You are just sending requests too fast. As grequests is an async lib, all of these requests are almost sent simultaneously. They are too many.

You just need to limit the concurrent tasks by grequests.map(rs, size=your_choice), I have tested grequests.map(rs, size=10) and it works well.

Sraw
  • 18,892
  • 11
  • 54
  • 87
  • 1
    What does "too fast" mean? Where is the bottleneck, what is the limitation? Is it measurable or can it be optimized for? Why do you figure size=10 is optimal for your machine, and how do you find the value on other machines? – advance512 Jun 17 '20 at 22:24
  • 1
    The "fast" is to the server, the server doesn't want to accept so many requests from one client as it will crash the server. You reduce the speed to show respect to the server, so the server is happy to serve you. – Sraw Jun 18 '20 at 00:24
5

I do not know the exact reason for the observed behavior with .map(). However, using the .imap() function with size=1 always returned a 'Response 200' for my few minutes testing.

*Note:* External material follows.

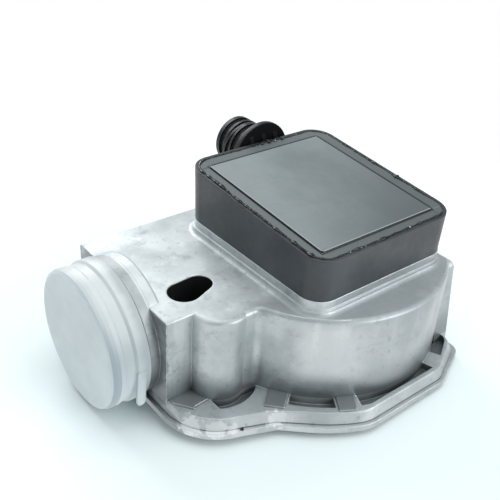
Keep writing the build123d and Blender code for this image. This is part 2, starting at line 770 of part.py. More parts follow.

Here is the code snipet:

rs = (grequests.get(u) for u in [BASE.format(t) for t in tickers])
rsm_iterator = grequests.imap(rs, exception_handler=exception_handler, size=1)
rsm_list = [r for r in rsm_iterator]
print(rsm_list)

And if you don't want to wait for all requests to finish before working on their answers, you can do this like so:

rs = (grequests.get(u) for u in [BASE.format(t) for t in tickers])
rsm_iterator = grequests.imap(rs, exception_handler=exception_handler, size=1)
for r in rsm_iterator:
    print(r)
fabianegli
  • 2,056
  • 1
  • 18
  • 35